Rupert of the Palatinate (German: Ruprecht von der Pfalz; 5 May 1352 – 18 May 1410), a member of the House of Wittelsbach, was Elector Palatine from 1398 (as Rupert III) and King of Germany (rex Romanorum) from 1400 until his death.

Rupert was born at Amberg in the Upper Palatinate, the son of Elector Palatine Rupert II and Beatrice of Aragon, daughter of King Peter II of Sicily. Rupert's great-granduncle was the Wittelsbach emperor Louis IV. He was raised at the Dominican Liebenau monastery near Worms, where his widowed grandmother Irmengard of Oettingen lived as a nun.
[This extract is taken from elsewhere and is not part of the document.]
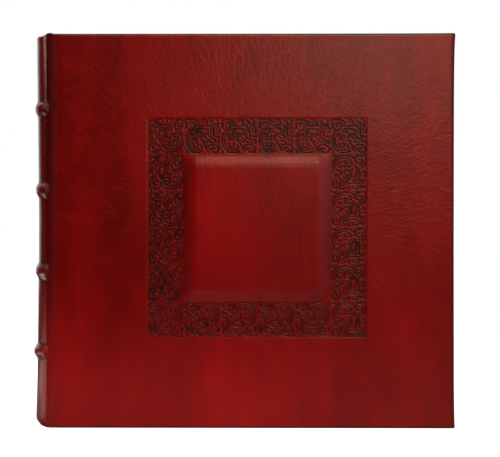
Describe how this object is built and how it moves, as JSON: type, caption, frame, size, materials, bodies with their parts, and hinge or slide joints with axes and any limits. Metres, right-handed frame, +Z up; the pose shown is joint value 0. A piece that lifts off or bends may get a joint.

From his early years Rupert took part in the government of the Electoral Palatinate to which he succeeded on his father's death in 1398. He and the three ecclesiastical prince-electors (of Mainz, Cologne and Trier) met at Lahneck Castle in Oberlahnstein on 20 August 1400 and declared the Luxembourg king Wenceslaus deposed. On the next day the same four electors met at Rhens to ballot for Rupert as next German king, thus the majority of the college including the Elector Palatine's own vote. As the Imperial City of Aachen refused to let him enter through its gates, Rupert was crowned by Archbishop Frederick III in Cologne on 6 January 1401.